Lebih lanjut, Atnike menyebut, dalam pertemuan dengan presiden, tidak disebut ada target kapan sisa kasus pelanggaran HAM berat lainnya harus diajukan ke pengadilan. Alih-alih menetapkan target, Komnas HAM memilih fokus untuk memperbaiki prosedur dan standar penyelidikan. Sehingga, terbentuk kesamaan metode dan hukum acara antara Komnas HAM dan Kejaksaan Agung.
Perbedaan hukum acara inilah yang kerap menyebabkan para terdakwa kasus pelanggaran HAM berat divonis bebas di pengadilan.
"Komnas HAM periode 2022-2027 ingin berangkat dari upaya mencari standar penyelidikan dan penyidikan yang disepakati oleh kedua lembaga ini.
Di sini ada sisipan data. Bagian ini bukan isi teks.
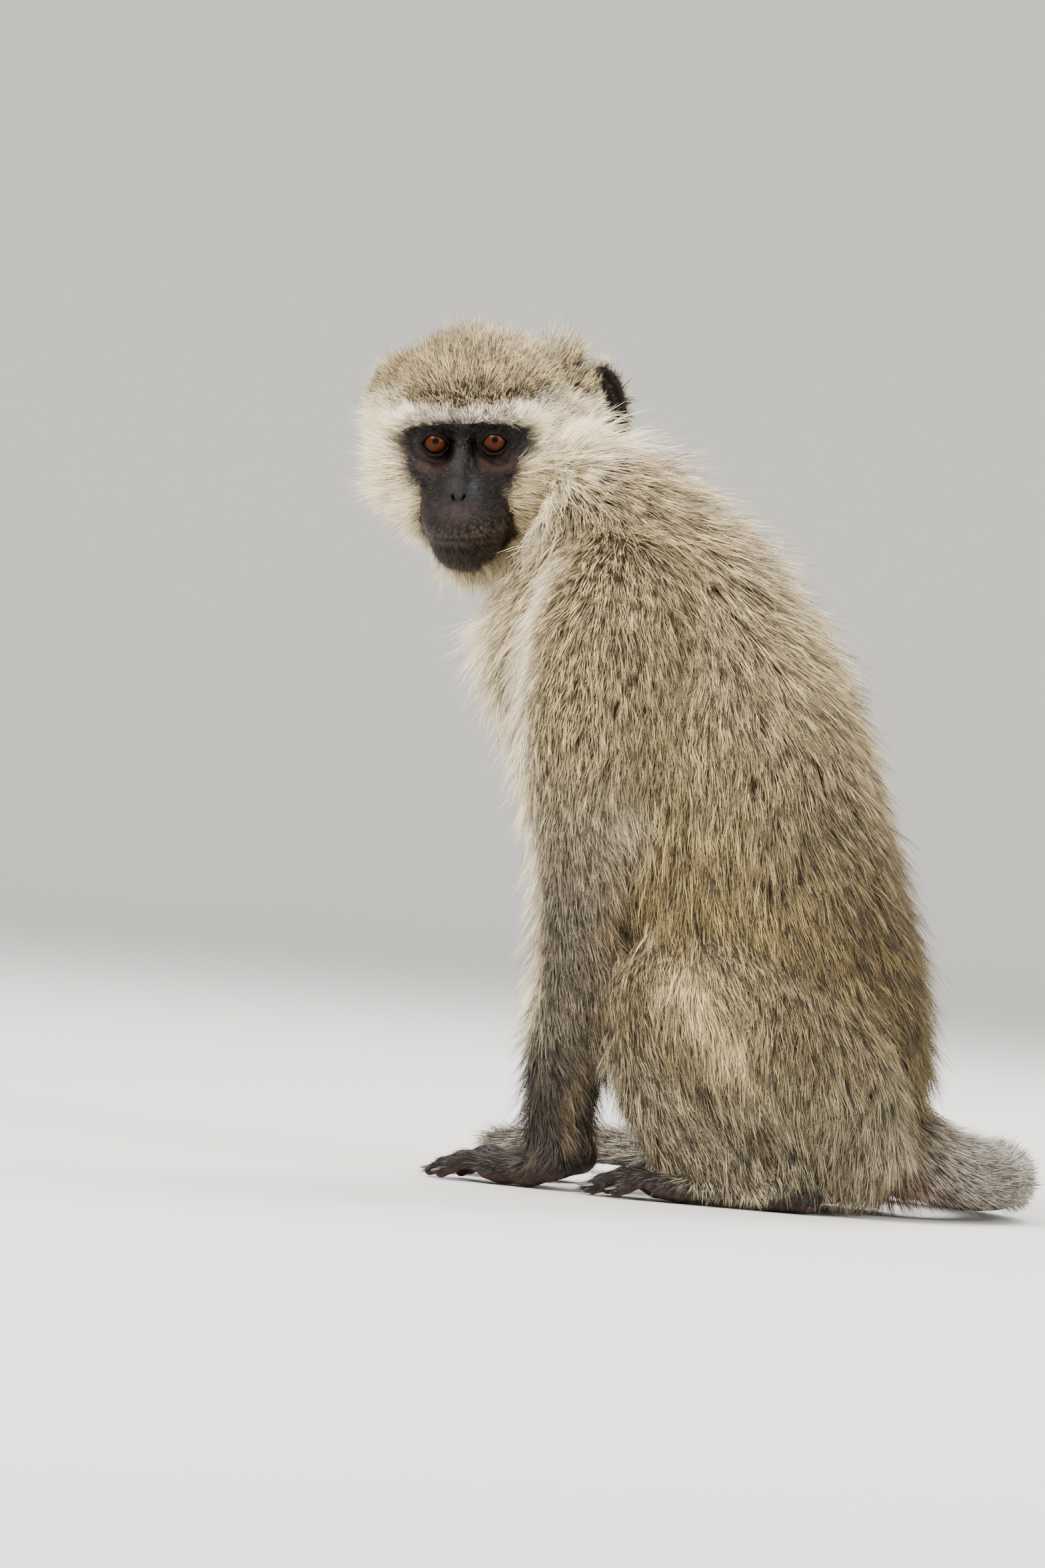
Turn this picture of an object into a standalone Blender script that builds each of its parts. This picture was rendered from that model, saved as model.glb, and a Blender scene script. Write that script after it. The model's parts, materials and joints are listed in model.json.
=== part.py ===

Kami juga meminta kepada Pak Presiden untuk mendukung Komnas HAM dan Kejagung agar bisa berkoordinasi dengan lebih baik," tutur dia.
Atnike berharap, dengan adanya perbaikan standar prosedur penyelidikan dan penyidikan di antara dua instansi, maka proses yudisial bisa berjalan lebih efektif.
3. Deretan empat kasus pelanggaran HAM berat yang terdakwanya divonis bebas

Sementara, Menteri Koordinator Bidang Politik, Hukum dan Keamanan Mahfud MD tak menampik proses pengusutan kasus pelanggaran HAM berat memang tidak mudah.
Bahkan, ada sejumlah terdakwa yang telah dihadapkan ke pengadilan namun berujung vonis bebas.
Total ada empat kasus pelanggaran HAM berat masa lalu yang mengalami peristiwa itu. Pertama, pelanggaran HAM di Timor-Timur (1999), kedua, Tanjung Priok (1984), ketiga, peristiwa Abepura (2000) dan keempat, Paniai (2014).
"Total semua 35 terdakwa lho yang dibebaskan. Ini terjadi karena standar pembuktian menurut Komnas HAM dan kejaksaan itu berbeda," ungkap Mahfud seperti dikutip dari YouTube Kemenko Polhukam.
Menurut Kejaksaan Agung, berdasarkan perintah Undang-Undang Nomor 26 Tahun 2000 tentang Pengadilan HAM, setiap temuan Komnas HAM harus dibawa ke pengadilan.
"Ya, dibawalah perkara itu. Tetapi, kemudian bebas. Begitu," ujarnya.
Menurut Mahfud, sisa delapan kasus lainnya yang belum dibawa ke pengadilan akan dibahas lebih lanjut oleh DPR. Hal itu sesuai di dalam Pasal 43 UU Nomor 26 Tahun 2000.
"Jadi, dikembalikan saja ke undang-undang. Kalau mau dipaksakan (untuk dibawa ke pengadilan), biar DPR bicara lagi deh gimana cara membawanya ini," tutur dia lagi.